Fraser makes a diagram of contemporary art with students to help them determine where they want to be located in its three primary fields: exhibitions (artists producing experiences), the art market (artists producing value) or academia (artists producing knowledge). There are also subfields, like community-based art producing communities and activism, where artists are (ideally) producing social change. “When you’re an artist, you’re always making one decision after another: how do I determine the idea, size and medium of my work? The values underlying the criterion for these decisions are very political, as people keep producing bigger art products that become more of a spectacle,” Fraser says. By way of example, she points to Venice Biennale exhibitions that have a mix of old and new art, where everything made after 2020 is twice or three times the size of older works for the purpose of grabbing attention.

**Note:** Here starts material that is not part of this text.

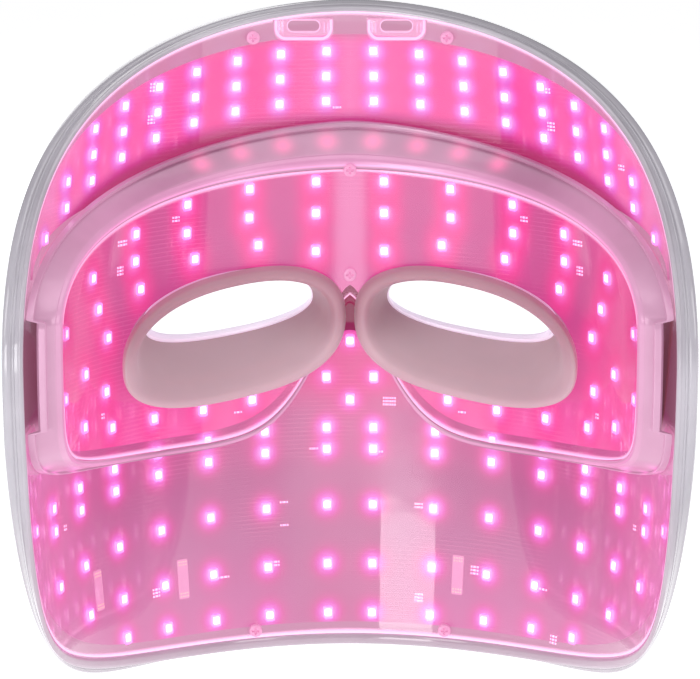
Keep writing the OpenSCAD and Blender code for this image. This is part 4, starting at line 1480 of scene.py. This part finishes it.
def studio():
    world = bpy.data.worlds.new("studio")
    bpy.context.scene.world = world
    world.use_nodes = True
    world.node_tree.nodes["Background"].inputs["Color"].default_value = (0.80, 0.80, 0.83, 1)
    world.node_tree.nodes["Background"].inputs["Strength"].default_value = 0.38
    area_light("overhead", (0.1, -0.3, 1.5), (0, 0.05, 0), (1.2, 1.0), 6)
    area_light("strip", (-0.55, -1.30, -0.02), (0, 0.06, -0.03), (0.55, 0.50), 4)
    area_light("right_front", (0.8, -0.9, 0.55), (0, 0.05, 0), (0.4, 0.6), 2.2)
    area_light("left_front", (-0.8, -0.9, 0.55), (0, 0.05, 0), (0.4, 0.6), 2.2)
    area_light("back", (-0.6, 1.6, 0.8), (0, 0.08, 0), (1.0, 1.0), 4)
    bpy.context.scene.view_settings.view_transform = "Standard"


def camera():
    """Looks at the wearing side from a little above the eyes."""
    data = bpy.data.cameras.new("camera")
    data.lens = 170.5
    data.sensor_width = 36
    obj = bpy.data.objects.new("camera", data)
    distance = 0.900
    elevation = 12 * DEGREE
    aim = Vector((0, 0, 0.010))
    back = Vector((0, -math.cos(elevation), math.sin(elevation)))
    obj.location = aim + back * distance
    obj.rotation_euler = (-back).to_track_quat("-Z", "Y").to_euler()
    bpy.context.scene.collection.objects.link(obj)
    bpy.context.scene.camera = obj


HANDS = [(1, "right"), (-1, "left")]
camera()
studio()
stage()
front_shell()
rim_frame()
brow_cover()
jaw_cover()
for side, hand in HANDS:
    slot_plate(side, hand + "_slot_plate")
eye_frame()
eye_window()
for side, hand in HANDS:
    eyecup(side, hand + "_cup", hand + "_eyecup")
for side, hand in HANDS:
    eye_ring(side, hand + "_eye_ring")
brow_board()
jaw_board()
eye_board()
chips("brow_chips", "brow_leds", brow_lights, BOARD_R, BOARD_BULGE)
chips("jaw_chips", "jaw_leds", jaw_lights, BOARD_R, BOARD_BULGE)
chips("goggle_chips", "eye_leds", goggle_lights, EYE_BOARD_R, LINER_BULGE)
resistors("brow_resistors", BROW_GROUPS, BOARD_R, BOARD_BULGE)
resistors("jaw_resistors", JAW_GROUPS, BOARD_R, BOARD_BULGE)
resistors("goggle_resistors", GOGGLE_GROUPS, EYE_BOARD_R, LINER_BULGE)
jumpers()
power_button()
button_ring()
status_light()
all_screws()
carried_over()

“The problem that I find in a lot of work by younger artists and, frankly, by all artists, is that they’re trying to do too many things at once. Part of that is a lack of clarity about what they want the work to do, and part of it is trying to satisfy different expectations.” She believes that making art is about finding the most direct way to express what you want the work to do, and every step an artist takes needs to have a good reason.

Fraser’s works continue to inspire people to reevaluate their relationship with art institutions and social institutions in general. From sarcastic museum highlight tours to rigorous research-based articles about the economy and wealth concentration in the art world, her output is well-reasoned and continues to challenge assumptions about institutional power, supremacy, privilege and individuals’ struggles with systems and labels. In an increasingly spectacle-oriented art market, her nuanced work holds its own.